- Work to complete -
Write out the listing exactly as it is given.
++++ Material
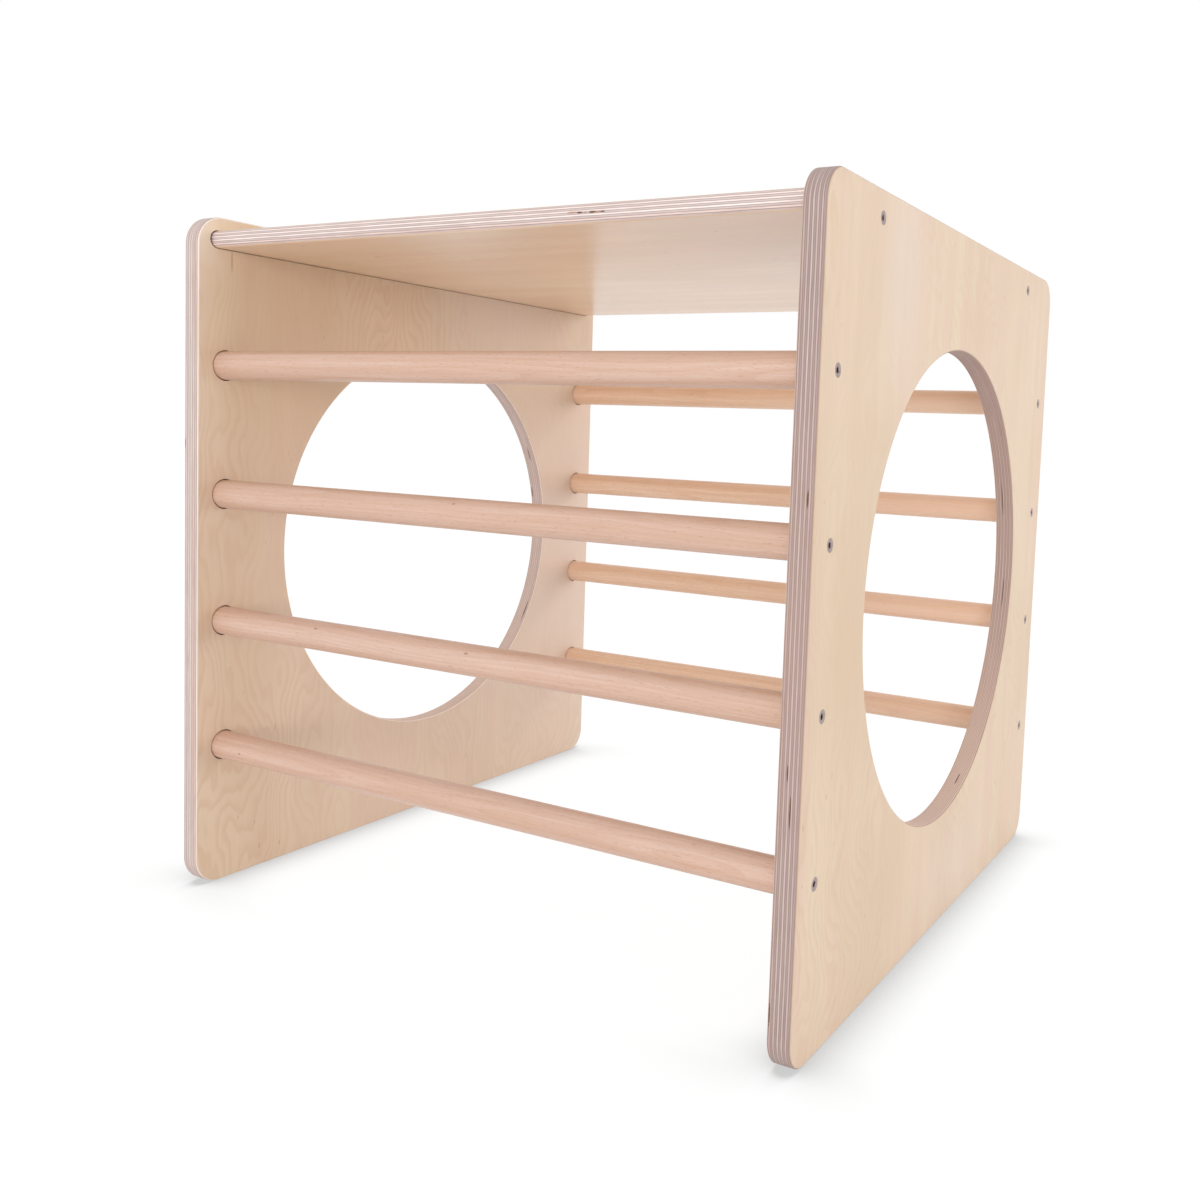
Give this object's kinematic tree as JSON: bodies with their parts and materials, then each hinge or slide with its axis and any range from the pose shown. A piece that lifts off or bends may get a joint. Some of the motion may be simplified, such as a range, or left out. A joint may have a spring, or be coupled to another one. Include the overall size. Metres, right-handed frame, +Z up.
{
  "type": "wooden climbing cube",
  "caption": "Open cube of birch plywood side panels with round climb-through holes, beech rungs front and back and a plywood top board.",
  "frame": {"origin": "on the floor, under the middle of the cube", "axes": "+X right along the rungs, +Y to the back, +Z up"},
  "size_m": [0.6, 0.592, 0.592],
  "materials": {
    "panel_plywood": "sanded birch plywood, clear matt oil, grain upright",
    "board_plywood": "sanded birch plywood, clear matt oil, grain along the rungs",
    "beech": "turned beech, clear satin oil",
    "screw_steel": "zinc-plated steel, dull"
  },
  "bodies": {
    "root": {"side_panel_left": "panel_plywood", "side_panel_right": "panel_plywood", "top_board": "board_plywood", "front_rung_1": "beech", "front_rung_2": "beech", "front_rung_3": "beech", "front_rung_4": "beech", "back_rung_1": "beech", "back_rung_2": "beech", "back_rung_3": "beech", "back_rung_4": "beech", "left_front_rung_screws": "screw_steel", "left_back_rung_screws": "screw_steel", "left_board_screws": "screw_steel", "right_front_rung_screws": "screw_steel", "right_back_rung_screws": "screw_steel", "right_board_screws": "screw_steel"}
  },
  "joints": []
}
++++++++
- Correct answer -
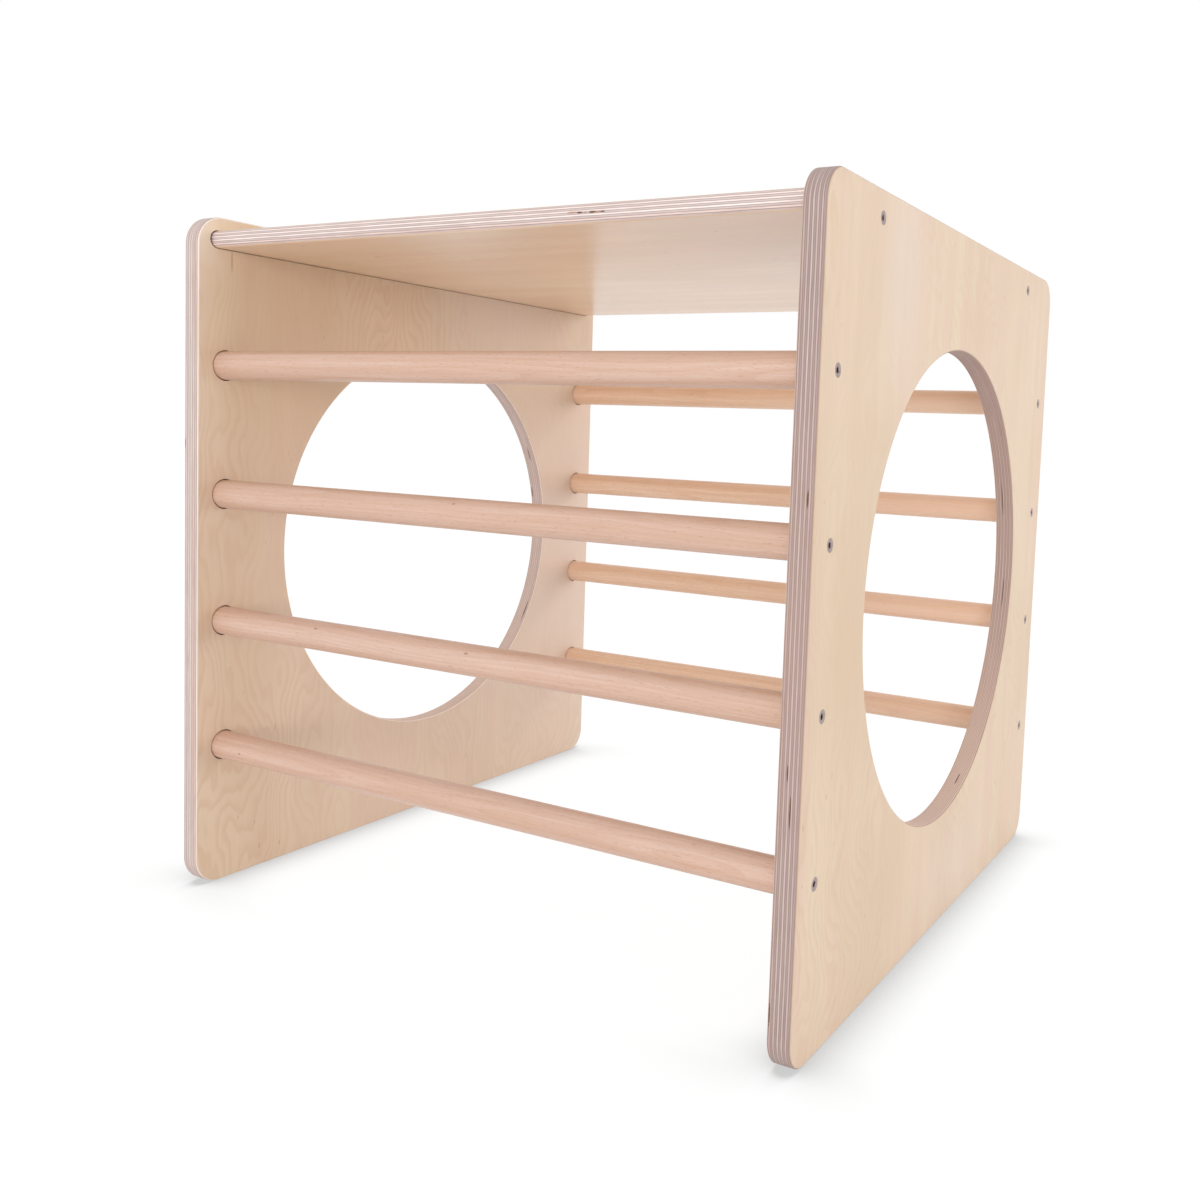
Give this object's kinematic tree as JSON: bodies with their parts and materials, then each hinge or slide with its axis and any range from the pose shown. A piece that lifts off or bends may get a joint. Some of the motion may be simplified, such as a range, or left out. A joint may have a spring, or be coupled to another one. Include the overall size. Metres, right-handed frame, +Z up.
{
  "type": "wooden climbing cube",
  "caption": "Open cube of birch plywood side panels with round climb-through holes, beech rungs front and back and a plywood top board.",
  "frame": {"origin": "on the floor, under the middle of the cube", "axes": "+X right along the rungs, +Y to the back, +Z up"},
  "size_m": [0.6, 0.592, 0.592],
  "materials": {
    "panel_plywood": "sanded birch plywood, clear matt oil, grain upright",
    "board_plywood": "sanded birch plywood, clear matt oil, grain along the rungs",
    "beech": "turned beech, clear satin oil",
    "screw_steel": "zinc-plated steel, dull"
  },
  "bodies": {
    "root": {"side_panel_left": "panel_plywood", "side_panel_right": "panel_plywood", "top_board": "board_plywood", "front_rung_1": "beech", "front_rung_2": "beech", "front_rung_3": "beech", "front_rung_4": "beech", "back_rung_1": "beech", "back_rung_2": "beech", "back_rung_3": "beech", "back_rung_4": "beech", "left_front_rung_screws": "screw_steel", "left_back_rung_screws": "screw_steel", "left_board_screws": "screw_steel", "right_front_rung_screws": "screw_steel", "right_back_rung_screws": "screw_steel", "right_board_screws": "screw_steel"}
  },
  "joints": []
}